メキシコ、予想通りの政策金利据え置き~今後のペソ相場は?
- 計10回、累計4.0%に及ぶ利上げから、前会合同様7.0%で据え置き、市場予想通りの結果でした。
- 自然災害の影響の物価上昇懸念は一時的と見られ、中銀はインフレはピークを打ったと示しています。
- 対米通商関係、金利差がペソの重しですが、相対的に高い金利や経済成長が下支えとなるでしょう。
全会一致で据え置き
メキシコ銀行(以下、中銀)は、28日の金融政策会合で、政策金利である翌日物金利を7.0%で据え置くことを決定しました。15年12月からの計10回、累積4.0%に及ぶ利上げは休止、前会合同様の据え置きとなりました。
9月前半CPIは、前年同月比+6.53%と、8月の同+6.66%から減速、コアも同+5.00%から+4.90%へと減速しました。テキサスの製油所を襲ったハリケーン「ハービー」の影響で、ガソリン価格が高騰しましたが、食品の下落が相殺、堅調なペソもあいまってインフレは鈍化しました。中銀は、ハリケーンや巨大地震は甚大な被害を及ぼしたものの、物価への影響は一時的であり、インフレは既にピークアウトし、18年末には目標値である+3%へ収束すると示しています。
一方、好調な輸出と個人消費を背景に、4-6月実質GDPは順調に拡大したものの、労働需給ひっ迫によるインフレ再燃や、先行き不透明なNAFTA(北米自由貿易協定)再交渉など、米国との関係悪化を、景気減速リスクとして中銀は注視しています。

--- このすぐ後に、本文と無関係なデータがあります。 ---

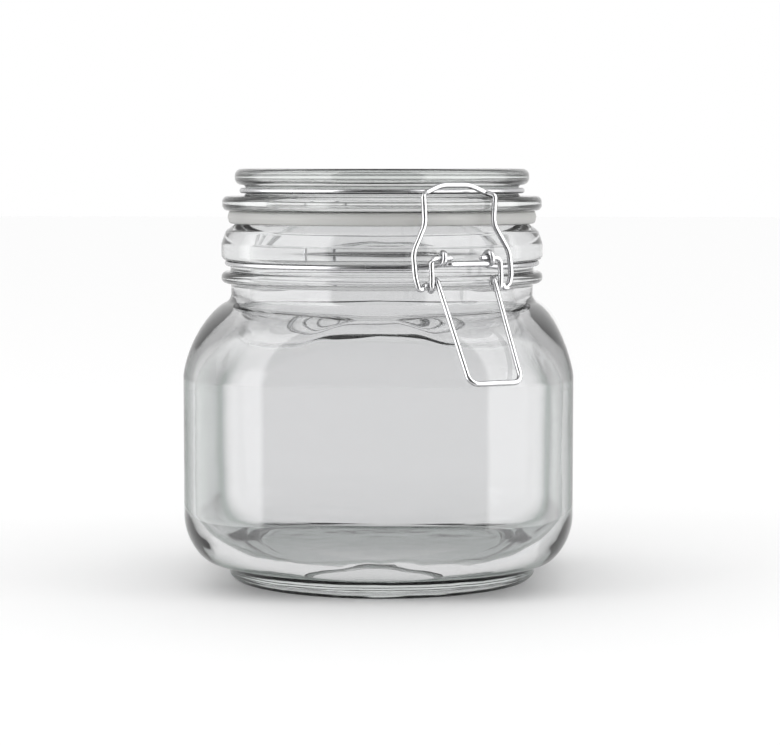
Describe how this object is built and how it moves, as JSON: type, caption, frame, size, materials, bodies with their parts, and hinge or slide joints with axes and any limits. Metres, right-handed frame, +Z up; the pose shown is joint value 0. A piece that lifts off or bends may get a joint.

3会合を終えたNAFTA再交渉は、中小企業に関する章の新設が合意されるなど一部では進捗しているものの、原産地規制などの肝となる争点への合意は時間を要するとみられ、先行き不透明感は否めません。
米国との金利差
米国との通商関係に加え、先日行われたFOMC※でタカ派的な見方が台頭したことから、ドル高が再燃、米国との金利差縮小が、通貨ペソの重しとなっています。
※米連邦公開市場委員会
一方、インフレ抑制や税制目標を遵守すべく、構造改革を断固として遂行しようとする政府の姿勢は、投資家からの信任も厚く、相対的な高い金利や経済成長とあいまって、ペソを下支えする要因になると思われます。